By Wendy Nugent, Harvey County Now
NEWTON—Color was everywhere on Sunday afternoon as the warm late-winter breeze carried the tunes Ray Prieba played on his pan drum. The sky was blue, grass was turning green and Prieba’s tie-dye shirt displayed colors in a swirl.
Prieba had a variety of instruments out in Centennial Park, sitting near the Blue Sky Sculpture parking lot.
He was outside playing music for the world to enjoy for several reasons.
“We’ve been through the pandemic and heaviness—just feeling like not only for my myself—everybody needs something positive,” Prieba said, surrounded by a speaker and various instruments, including a couple of rain makers, a didgeridoo, four or five drums, at least one rattle, a cowbell and an instrument he invented called a tambouru, a cross between a ukulele and a tambourine. “It’s just a positive experience for everybody.”
He said people stop and talk to him or take photos and video.
Prieba said there’s only one tambouru in the world.
“This is my latest creation,” he said, holding up the tambouru. “I’m a master of the tambouru.”
He doesn’t actually play the ukulele strings part of the instrument, but rather demonstrated how he plays it by shaking it and using it as a drum.
“This is when you have too much time in the pandemic,” he said, adding that’s what his wife says.
He grew up loving music and didn’t really start showing any interest in playing until his 40s going into his 50s.
Prieba said he also has a banana thunder drum, which sounds like thunder and has a banana sticking out of it.

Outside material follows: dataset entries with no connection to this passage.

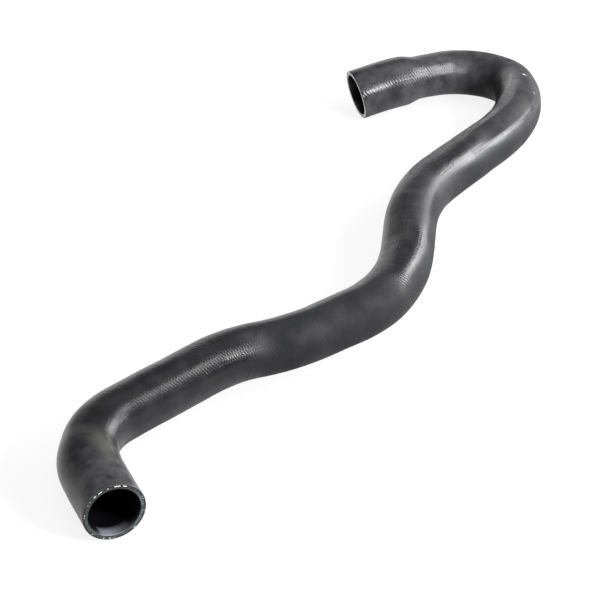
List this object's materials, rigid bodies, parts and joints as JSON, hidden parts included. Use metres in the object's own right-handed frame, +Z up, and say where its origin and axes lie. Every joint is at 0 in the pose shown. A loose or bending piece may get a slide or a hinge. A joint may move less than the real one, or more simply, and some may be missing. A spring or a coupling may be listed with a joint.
{
  "type": "charge air hose",
  "caption": "Formed rubber charge air hose that runs through a sharp elbow, a long S bend and a tight hook, with a wider cuff at each end.",
  "frame": {"origin": "on the floor that the hose lies on, under the middle of its box", "axes": "+Z up as the hose lies at rest; the near cuff's mouth points along -Y and the far cuff's mouth along -X, a little downwards"},
  "size_m": [0.7974, 0.7696, 0.0742],
  "materials": {
    "wrapped_rubber": "satin"
  },
  "bodies": {
    "root": {"hose": "wrapped_rubber"}
  },
  "joints": []
}
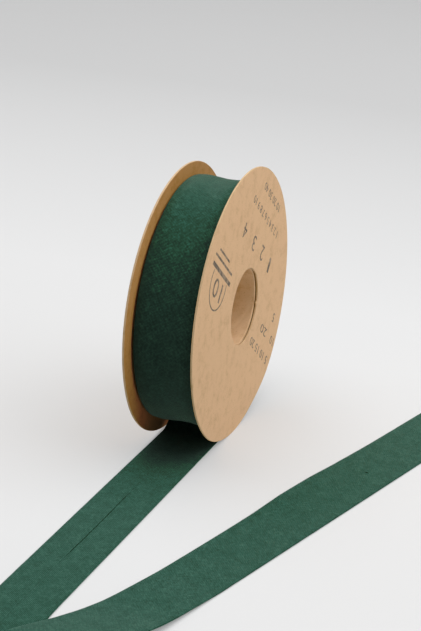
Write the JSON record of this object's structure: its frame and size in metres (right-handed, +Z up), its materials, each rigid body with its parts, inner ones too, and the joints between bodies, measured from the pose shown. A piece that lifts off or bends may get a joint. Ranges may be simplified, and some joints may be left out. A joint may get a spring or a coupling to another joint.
{
  "type": "card reel of cotton bias binding with its free end laid out",
  "caption": "Flanged card reel wound with folded cotton bias tape; the free end runs out, turns over in a soft loop and lies back beside the reel.",
  "frame": {"origin": "middle of the whole object's footprint, on the surface that it stands on", "axes": "+Z up, +X along the reel's axis towards the flange that faces forward, -Y the way the free end runs out"},
  "size_m": [0.1, 0.249, 0.0919],
  "materials": {
    "kraft_card": "matt unbleached kraft board",
    "core_card": "matt spiral-wound card tube",
    "cotton_tape": "plain-woven dark green cotton, cut on the bias and pressed"
  },
  "bodies": {
    "root": {"near_flange": "kraft_card", "far_flange": "kraft_card", "core_tube": "core_card", "wound_tape": "cotton_tape", "tape_end": "cotton_tape"}
  },
  "joints": []
}
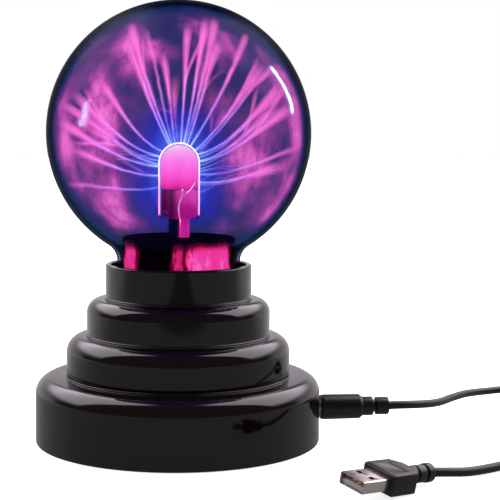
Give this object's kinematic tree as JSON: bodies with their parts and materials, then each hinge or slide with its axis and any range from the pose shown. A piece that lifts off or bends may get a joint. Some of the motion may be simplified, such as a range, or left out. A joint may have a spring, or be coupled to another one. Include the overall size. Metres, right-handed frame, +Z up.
{
  "type": "plasma ball",
  "caption": "Small plasma ball: a sealed glass globe with a glowing stem electrode on a stepped round gloss black base, with a USB power lead and barrel plug.",
  "frame": {"origin": "centre of the base's footprint, on the surface that the rubber feet stand on", "axes": "+Z up through the middle of the globe; the power jack faces +X and the slide switch faces +Y"},
  "size_m": [0.2803, 0.1892, 0.1804],
  "materials": {
    "base_plastic": "high gloss black moulding",
    "plate_plastic": "fine moulded texture",
    "foot_rubber": "matt",
    "screw_steel": "zinc plated",
    "globe_glass": "polished",
    "stem_glass": "polished",
    "electrode_wool": "fibrous",
    "rod_brass": "drawn",
    "sleeve_plastic": "satin",
    "gasket_foam": "matt",
    "silicone": "satin",
    "wire_red": "satin",
    "wire_black": "satin",
    "board_green": "solder mask",
    "ferrite": "sintered",
    "bobbin_nylon": "satin",
    "winding_copper": "enamelled wire",
    "chip_black": "moulded epoxy",
    "sink_aluminium": "extruded",
    "can_blue": "sleeved can",
    "film_red": "dipped",
    "resistor_tan": "lacquered",
    "jack_plastic": "satin",
    "plated_metal": "nickel plated",
    "plug_pvc": "satin PVC",
    "cord_pvc": "satin PVC",
    "strap_fabric": "hook and loop",
    "usb_steel": "satin nickel",
    "tongue_plastic": "satin",
    "contact_gold": "gold plated"
  },
  "bodies": {
    "root": {"base_housing": "base_plastic", "tier_tower": "base_plastic", "bottom_plate": "plate_plastic", "rubber_feet": "foot_rubber", "base_screws": "screw_steel", "tower_screws": "screw_steel", "glass_globe": "globe_glass", "stem_tube": "stem_glass", "exhaust_tip": "stem_glass", "electrode_wool": "electrode_wool", "contact_rod": "rod_brass", "stem_insulator": "sleeve_plastic", "neck_gasket": "gasket_foam", "globe_adhesive": "silicone", "hv_lead": "wire_red", "circuit_board": "board_green", "board_screws": "screw_steel", "flyback_core": "ferrite", "flyback_bobbin": "bobbin_nylon", "flyback_secondary": "winding_copper", "flyback_primary": "winding_copper", "driver_transistor": "chip_black", "heat_sink": "sink_aluminium", "transistor_screw": "screw_steel", "input_capacitor": "can_blue", "film_capacitors": "film_red", "resistors": "resistor_tan", "timer_chip": "chip_black", "dc_jack_body": "jack_plastic", "dc_jack_pin": "plated_metal", "switch_body": "jack_plastic", "wire_red": "wire_red", "wire_black": "wire_black"},
    "switch": {"switch_knob": "jack_plastic"},
    "lead": {"dc_plug_barrel": "plated_metal", "dc_plug_insulator": "jack_plastic", "dc_plug_body": "plug_pvc", "dc_plug_relief": "plug_pvc", "cord_run_out": "cord_pvc", "cord_coil": "cord_pvc", "cord_tie": "strap_fabric", "cord_run_back": "cord_pvc", "usb_plug_body": "plug_pvc", "usb_plug_relief": "plug_pvc", "usb_plug_shell": "usb_steel", "usb_plug_tongue": "tongue_plastic", "usb_contacts": "contact_gold"}
  },
  "joints": [
    {"name": "plug_pull", "type": "slide", "parent": "root", "child": "lead", "axis": [1, 0, 0], "range_m": [0, 0.011]},
    {"name": "switch_slide", "type": "slide", "parent": "root", "child": "switch", "axis": [1, 0, 0], "range_m": [-0.003, 0]}
  ]
}
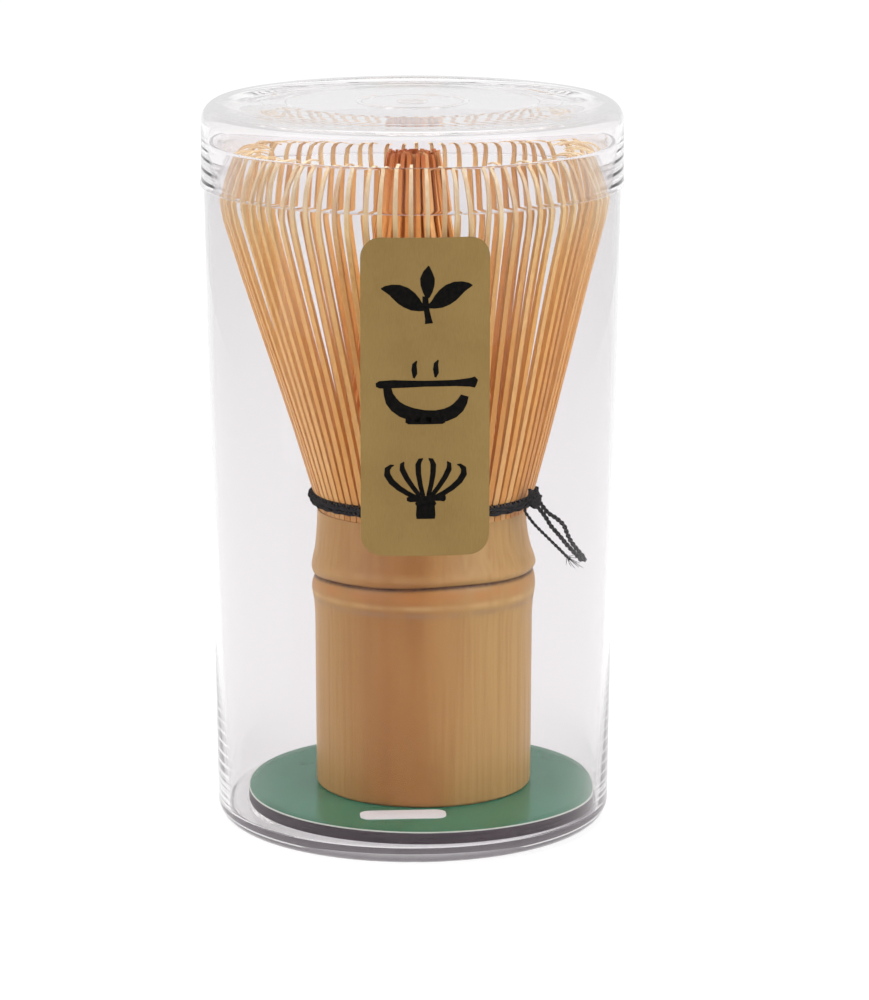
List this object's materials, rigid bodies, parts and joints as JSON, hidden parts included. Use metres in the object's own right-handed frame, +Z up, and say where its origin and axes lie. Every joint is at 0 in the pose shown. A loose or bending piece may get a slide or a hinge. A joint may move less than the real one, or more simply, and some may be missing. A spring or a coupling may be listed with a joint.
{
  "type": "bamboo tea whisk in a storage case",
  "caption": "Bamboo whisk for powdered tea, its fine curled tines bound with dark thread, standing on a green card inside a clear round case with a lift-off lid and a plain gold label.",
  "frame": {"origin": "middle of the case's foot, on the surface it stands on", "axes": "+Z up along the case, -Y towards the label, +X to the right seen from the label"},
  "size_m": [0.069, 0.069, 0.1204],
  "materials": {
    "clear": "clear polished polystyrene",
    "gold": "satin gold foil paper with black print",
    "green": "glossy green printed paper",
    "board": "dark grey board",
    "bamboo": "smooth scraped bamboo skin",
    "tines": "split and shaved bamboo, paler at the tips",
    "inner_tines": "split bamboo, reddish towards the top",
    "thread": "black twisted cotton thread"
  },
  "bodies": {
    "case": {"case_tub": "clear", "label": "gold"},
    "card": {"card_board": "board", "card_facing": "green"},
    "whisk": {"bamboo_culm": "bamboo", "outer_tines_01": "tines", "outer_tines_02": "tines", "outer_tines_03": "tines", "outer_tines_04": "tines", "outer_tines_05": "tines", "outer_tines_06": "tines", "outer_tines_07": "tines", "outer_tines_08": "tines", "outer_tines_09": "tines", "outer_tines_10": "tines", "outer_tines_11": "tines", "outer_tines_12": "tines", "outer_tines_13": "tines", "outer_tines_14": "tines", "outer_tines_15": "tines", "outer_tines_16": "tines", "inner_tines_01": "inner_tines", "inner_tines_02": "inner_tines", "inner_tines_03": "inner_tines", "inner_tines_04": "inner_tines", "inner_tines_05": "inner_tines", "inner_tines_06": "inner_tines", "inner_tines_07": "inner_tines", "inner_tines_08": "inner_tines", "inner_tines_09": "inner_tines", "inner_tines_10": "inner_tines", "inner_tines_11": "inner_tines", "inner_tines_12": "inner_tines", "inner_tines_13": "inner_tines", "inner_tines_14": "inner_tines", "inner_tines_15": "inner_tines", "inner_tines_16": "inner_tines", "thread_turn_lower": "thread", "thread_turn_upper": "thread", "thread_turn_inner": "thread", "thread_knot": "thread", "thread_loop": "thread", "thread_tail": "thread"},
    "lid": {"case_lid": "clear"}
  },
  "joints": [
    {"name": "card_lift", "type": "slide", "parent": "case", "child": "card", "axis": [0, 0, 1], "range_m": [0, 0.112]},
    {"name": "whisk_lift", "type": "slide", "parent": "card", "child": "whisk", "axis": [0, 0, 1], "range_m": [0, 0.11]},
    {"name": "lid_lift", "type": "slide", "parent": "whisk", "child": "lid", "axis": [0, 0, 1], "range_m": [0, 0.05]}
  ]
}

He also has another thunder drum. It sounds like, well, thunder.
About 15-17 years ago, Prieba helped create The Drum Nation.
“We did drum circles for about a year, year and a half,” he said, adding he decided to restart a drum circle, and if anyone wants to join him, they are welcome, although he doesn’t have a regular time he goes outside to play. “A lot just depends on the weather.”
He did have his Drum Nation banner on display.
The drums he had with him were just ones he collected and purchased.
Prieba said he’s played in his garden the last few months, as he has a nice one, and then decided to go to different places to play.
“I’ve been going to Wichita to Keeper of the Plains,” he said. “As soon as it turns green, I like to go up on the hill. The ski hill [in Centennial Park]. I like the panoramic view.”
The Newton resident said he plays to pre-recorded music.
“Most of the music I like to play is from Australia,” he said. “Some of it is so old. They’ve been playing that music—handing it down. It’s great to play along with.”
In addition to Centennial Park, Prieba’s also played near Sand Creek and he also wants to play around the state.
“I never know where I’m going to set up,” he said.